One thing South Sudan is definitely not lacking in is fertile land and the Episcopal Church of Sudan owns some of it. When I hear about churches owning land, I think first of the medieval church and get a little queasy. But not so here. ECS sees the land as a way to feed people, generate income for priests who are otherwise unpaid, and help form the basis of the economy. (Just the other night, I was listening to the BBC here and they had an interview with a World Bank official just returned from a visit to Juba who was convinced agriculture was the future of south Sudan’s economy.)
The other day I visited a newish ECS project in the Diocese of Torit, about 60 bone-rattling miles (three hours) away. The project is really remarkable. ECS owns 2000 acres (!) in this particular diocese but has been able to pay people only enough to clear 10 acres. When I first heard ECS owned land, I thought of rolling cornfields in the midwest. I didn’t think of this.

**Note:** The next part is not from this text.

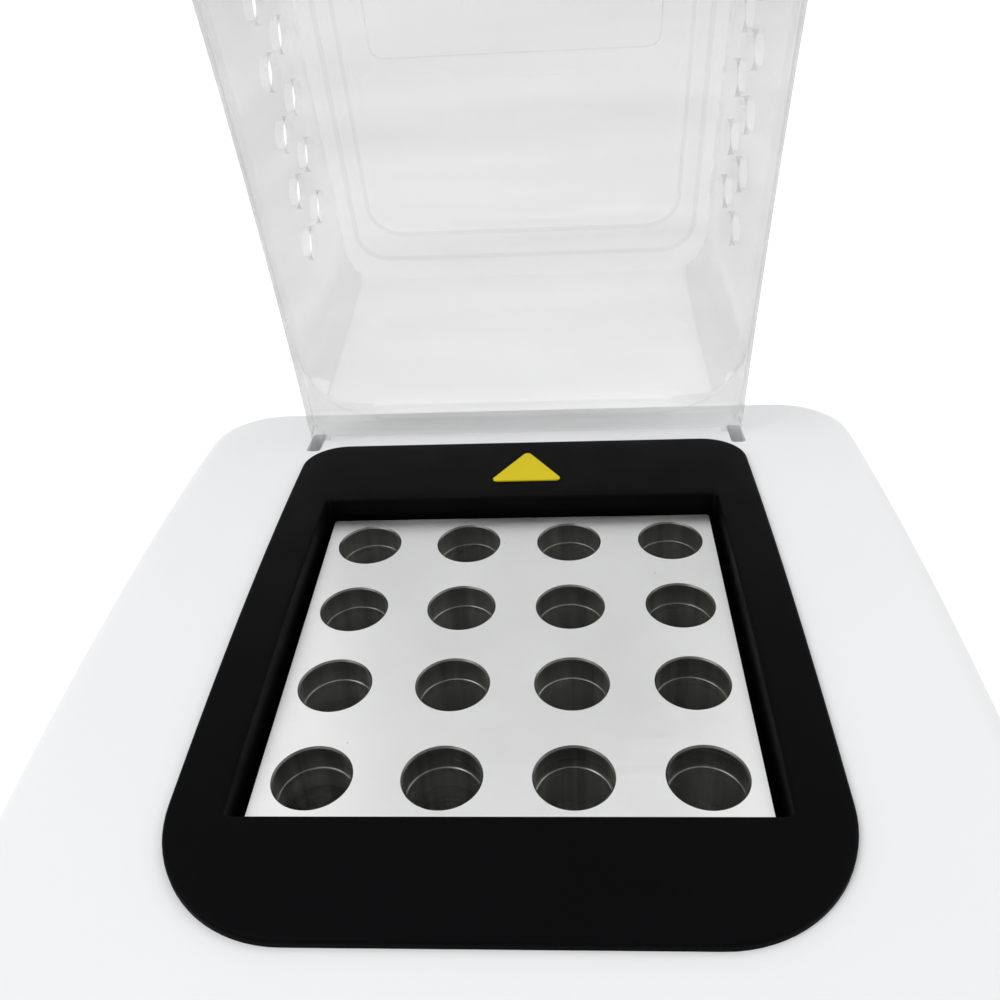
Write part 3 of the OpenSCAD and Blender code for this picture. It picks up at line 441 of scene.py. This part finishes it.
def top_height(y):
    """Height of the case's top: an arc, running softly into the sloped control panel."""
    from_middle = y - MIDDLE_Y
    arc = CROWN_Z - TOP_ARC_R + math.sqrt(TOP_ARC_R ** 2 - from_middle ** 2)
    corner = CROWN_Z - TOP_ARC_R + math.sqrt(TOP_ARC_R ** 2 - (PANEL_TOP_Y - MIDDLE_Y) ** 2)
    slope = corner + (y - PANEL_TOP_Y) * math.tan(PANEL_ANGLE)
    return smooth_min(arc, slope, 5 * MM)


def corner_rows(start, radius, count):
    """Places along Y through a rounded corner, closer together where it turns fastest."""
    return [start + radius * (1 - math.cos(math.pi / 2 * i / count)) for i in range(count)]


def half_width(y, half, y0, y1, r0, r1):
    """Half the width of a rounded rectangle at one Y."""
    if y < y0 + r0:
        return half - r0 + math.sqrt(max(r0 ** 2 - (y0 + r0 - y) ** 2, 0))
    if y > y1 - r1:
        return half - r1 + math.sqrt(max(r1 ** 2 - (y - y1 + r1) ** 2, 0))
    return half


def side_normal(y, y0, y1, r0, r1):
    """Outward normal, for the +X side, of a rounded rectangle's outline at one Y."""
    if y < y0 + r0:
        s = (y0 + r0 - y) / r0
        return Vector((math.sqrt(max(1 - s * s, 0)), -s))
    if y > y1 - r1:
        s = (y - y1 + r1) / r1
        return Vector((math.sqrt(max(1 - s * s, 0)), s))
    return Vector((1, 0))


def make_cover():
    """The upper shell: a grid over the top, a rounded edge all round it and an upright wall."""
    half, y0, y1 = HALF_W - EDGE_R, FRONT_Y + EDGE_R, REAR_Y - EDGE_R
    r0, r1 = FRONT_CORNER_R - EDGE_R, REAR_CORNER_R - EDGE_R
    corner_count = 12
    columns = 24
    front_rows = corner_rows(y0, r0, corner_count)
    rear_rows = [y1 + y0 - y for y in reversed(corner_rows(y0, r1, corner_count))]
    start, end = y0 + r0, y1 - r1
    mid_count = 70
    rows = front_rows + [start + (end - start) * i / mid_count for i in range(mid_count + 1)] + rear_rows
    verts, grid = [], []
    for y in rows:
        wide = half_width(y, half, y0, y1, r0, r1)
        row = []
        for c in range(columns + 1):
            row.append(len(verts))
            verts.append(Vector(((c / columns * 2 - 1) * wide, y, top_height(y))))
        grid.append(row)
    faces = []
    for a, b in zip(grid, grid[1:]):
        for c in range(columns):
            faces.append((a[c], a[c + 1], b[c + 1], b[c]))
    path = [(i, Vector((0, -1))) for i in grid[0][1:-1]]
    right = [(row[-1], side_normal(y, y0, y1, r0, r1)) for row, y in zip(grid, rows)]
    left = [(row[0], side_normal(y, y0, y1, r0, r1) * Vector((-1, 1))) for row, y in zip(grid, rows)]
    path = path + right + [(i, Vector((0, 1))) for i in reversed(grid[-1][1:-1])] + left[::-1]
    ring = [i for i, _ in path]
    edge_count = 10
    levels = [math.pi / 2 * i / edge_count for i in range(1, edge_count + 1)]
    for angle in levels + [None]:
        fresh = []
        for base, normal in path:
            at = verts[base]
            if angle is None:
                place = Vector((at.x + normal.x * EDGE_R, at.y + normal.y * EDGE_R, PARTING_Z))
            else:
                out = EDGE_R * math.sin(angle)
                x, y = at.x + normal.x * out, at.y + normal.y * out
                place = Vector((x, y, top_height(y) - EDGE_R * (1 - math.cos(angle))))
            fresh.append(len(verts))
            verts.append(place)
        for i in range(len(ring)):
            j = (i + 1) % len(ring)
            faces.append((ring[i], fresh[i], fresh[j], ring[j]))
        ring = fresh
    obj = mesh_object("case_cover", verts, faces)
    fix_normals(obj)
    solid = obj.modifiers.new("wall", "SOLIDIFY")
    solid.thickness = SHELL_WALL
    solid.offset = -1
    apply_modifiers(obj)
    return obj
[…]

This is a tropical place and clearing the land takes a while. But the results are impressive. In this area, sorghum and sesame (known in Arabic as simsim, as in Simsim Street – no, seriously, look it up) are staple crops and they are growing well. Since this is the tropics, there are two plantings a year.
The project is overseen by a committee in the local village and also employs people in the village, including an impressive project manager. Robin Denney, an Episcopal missionary and the agriculture consultant for ECS, provides advice and support to the project but it is a great example of local control.
The Diocese of Torit is a fascinating place. Just a few years ago, it was pretty well overrun by the Lord’s Resistance Army, a marauding rebel army that began life some decades ago in Uganda but now causes havoc around the region. People fled to cities and/or to Uganda. In the just the past few years, people have begun to return to the rural areas. The growing village we visited was almost deserted just a few years ago. People have almost no money – it is clear that everyone is living on far less than a dollar a day, mostly getting by with subsistence agriculture. This is a project that is making concrete change in the quality of life.
The church in this village is some logs under a tree. Where two or three are gathered in my name…
I’ve been reading a book of former Archbishop of Canterbury Michael Ramsey’s lectures I found in the library here. At one point, he quotes Cyril of Jerusalem to make the point that the church is catholic (that is, universal) not just because it covers the earth but because it “teaches universally and without fail all the doctrines which ought to be brought to the knowledge of men concerning things visible and invisible in earth and heaven.” In south Sudan, agriculture is clearly one of those “doctrines” which needs to be taught and it’s encouraging to see the church so heavily involved.